Paramount Skydance‘s 11th-hour, hostile $108.4 billion bid for Warner Bros Discovery was rooted in what it considered a lack of responsiveness from Warner Bros to its ardent overtures late last week, a securities filing on Monday showed.
Paramount offered a blow-by-blow account of Paramount CEO David Ellison’s communication over months with his counterpart David Zaslav at Warner Bros in the lengthy filing, which led to Paramount bidding for Warner Bros in September. That bid was rebuffed, as were the next two that Paramount said offered improved terms.
Finally, Zaslav called Ellison on December 3 to relay concerns from Warner Bros’ board about Paramount’s bid. Later that same day, Warner Bros’ legal advisers told Paramount’s counsel that the board viewed the absence of a full backstop from Ellison’s family as a negative, despite the involvement of deep-pocketed sovereign wealth funds. They also flagged potential scrutiny from U.S. regulators.
On December 4, following a Paramount Skydance board meeting where it agreed to improve a previous offer, Ellison texted Zaslav according to the regulatory filing. “I heard you on all your concerns and believe we have addressed them in our new proposal. Please give me a call back,” Ellison told Zaslav in the text.
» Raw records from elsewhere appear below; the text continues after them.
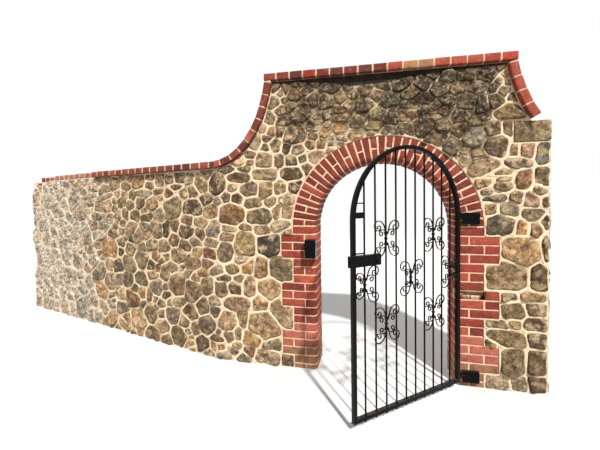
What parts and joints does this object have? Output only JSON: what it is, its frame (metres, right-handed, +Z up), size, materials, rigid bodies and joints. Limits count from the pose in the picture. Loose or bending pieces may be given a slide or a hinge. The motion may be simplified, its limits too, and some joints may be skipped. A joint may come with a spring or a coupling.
{
  "type": "garden wall with arched doorway and gate",
  "caption": "Rubble-stone garden wall with swept brick coping, a brick-dressed round-arched doorway and an arched iron gate with scrollwork.",
  "frame": {"origin": "ground level at the middle of the hinge-side jamb's foot, on the footing mount", "axes": "+X along the doorway wall to the right as seen from the gate side, +Y through the wall away from the gate, +Z up"},
  "size_m": [6.3376, 2.099, 2.71],
  "materials": {
    "rubble": "rough rubble in pale lime mortar",
    "dressed_stone": "squared stone, weathered",
    "brick": "soft red facing brick in pale mortar",
    "coping_brick": "dark red coping brick, weathered",
    "black_iron": "black paint, worn satin"
  },
  "bodies": {
    "wall": {"low_wall_far": "rubble", "low_wall_middle": "rubble", "low_wall_near": "rubble", "sweep_wall_left": "rubble", "pier_wall_left": "rubble", "wall_over_arch": "rubble", "pier_wall_right": "rubble", "quoin_stone": "dressed_stone", "arch_ring": "brick", "jamb_left": "brick", "jamb_right": "brick", "coping_high": "coping_brick", "coping_sweep_left": "coping_brick", "coping_sweep_right": "coping_brick", "coping_low": "coping_brick", "coping_flush": "coping_brick", "coping_remnant": "coping_brick", "latch_keep": "black_iron", "hinge_block_top": "black_iron", "hinge_block_bottom": "black_iron"},
    "gate": {"hinge_stile": "black_iron", "lock_stile": "black_iron", "arch_bar": "black_iron", "bottom_rail": "black_iron", "gate_bars": "black_iron", "scrolls_top": "black_iron", "scrolls_middle": "black_iron", "scrolls_bottom": "black_iron", "collars": "black_iron", "lock_case": "black_iron", "tie_block": "black_iron", "hinge_eyes": "black_iron"},
    "bolt": {"lock_bolt": "black_iron"}
  },
  "joints": [
    {"name": "gate_swing", "type": "hinge", "parent": "wall", "child": "gate", "pos_m": [-0.0745, -0.20075, 0.12], "axis": [0, 0, 1], "range_deg": [-40.3, 64.7]},
    {"name": "bolt_slide", "type": "slide", "parent": "gate", "child": "bolt", "axis": [-0.7627, -0.6468, 0], "range_m": [-0.005, 0.08]}
  ]
}
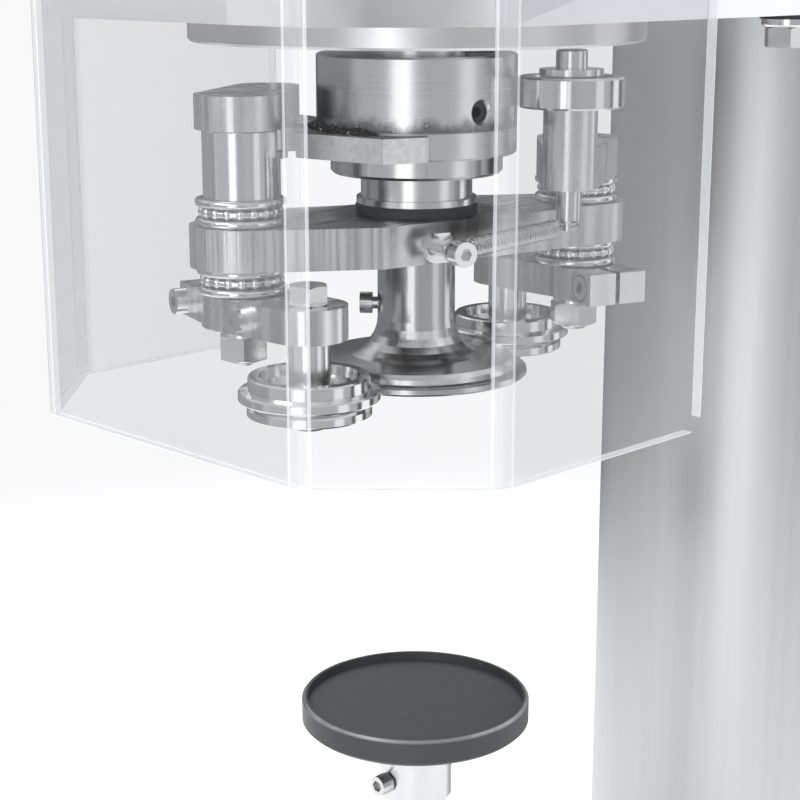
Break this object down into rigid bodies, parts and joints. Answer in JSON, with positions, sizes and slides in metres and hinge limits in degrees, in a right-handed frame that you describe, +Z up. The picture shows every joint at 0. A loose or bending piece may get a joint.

By mid-morning that day, Paramount sweetened its bid. But having received no response from Zaslav to his text, Ellison tried again at around 4 p.m. EST, adding a personal appeal: “It would be the honor of a lifetime to be your partner.”
Paramount’s bankers and Ellison told Warner Bros and Zaslav that their new $30 per share offer – or $108.4 billion – was “not best and final,” signaling they could go higher. But Ellison’s phone never rang. By 11 p.m. that night, media reports swirled that Warner Bros had entered exclusive talks with Netflix to sell its TV and film studios as well as the streaming business that houses HBO Max. By Friday, Netflix and Warner Bros announced a deal. On Monday, Paramount took its offer directly to Warner Bros shareholders, heating up a bidding war whose outcome will reshape the media industry.
Asked to comment on the Paramount securities filing, Warner Bros Discovery said: “The board and the company have for months run a completely fair and transparent process with each of the bidders, and the bids speak for themselves.”
At stake in the race are some of Hollywood’s crown jewels including the Warner Bros studio, DC Comics and HBO. A deal will help Netflix extend its lead in the streaming wars, while Paramount would gain the scale in streaming to compete better with the streaming giant as well as cable assets such as CNN.
Persuasion
Bypassing a Warner Bros board that it says has “never engaged meaningfully,” Paramount is betting it can persuade investors that its all-cash offer tops Netflix’s $82.7 billion enterprise bid. Paramount’s Ellison is the son of the world’s second-richest man, Oracle co-founder Larry Ellison, who is also an ally of President Donald Trump. David Ellison has touted a quicker path to regulatory approval to investors. His Skydance Media bought Paramount Global in August, overcoming regulatory hurdles.
For its bid for Warner Bros, Paramount dropped Chinese tech firm Tencent from the investor group and secured a waiver on all governance rights from the remaining outside investors, a structure it said puts the deal outside the jurisdiction of the Committee on Foreign Investment in the United States.
Its offer is backstopped by the Ellison family and includes financing from Affinity Partners, an investment firm run by Jared Kushner, Trump’s son-in-law, and several Middle Eastern government-run investment funds.
Warner Bros said it would review Paramount’s offer, but was not yet modifying its recommendation with respect to Netflix. Netflix co-CEO Ted Sarandos said Paramount’s hostile bid for Warner Bros was “entirely expected,” but added that he was confident of closing the deal.
Accusations of biased process
The alleged breakdown in communications between Paramount and Warner Bros Discovery marked a sharp reversal from earlier, according to Paramount’s filing. The Ellisons had dined with Zaslav on November 24, discussing the benefits of a deal and potential co-CEO and co-chairman roles for Zaslav in the combined company.
But the warmth was short-lived. Paramount alleged delays by Warner Bros in signing a “clean team” agreement needed to review sensitive data, prompting its legal counsel to warn WBD’s advisers that Paramount “would be disadvantaged” without access.
Paramount also cited in its filing a CNBC interview of Warner Bros Chairman Emeritus John Malone last month where he “lamented how Paramount ‘interrupted’ the Warner Bros separation and discussed the merits of Netflix as a bidder.”
Paramount’s tender offer will be open for 20 business days and can be extended. Warner Bros has 10 days to respond.
“We’re here to fight for value for our shareholders and for WBD shareholders,” David Ellison said on Monday.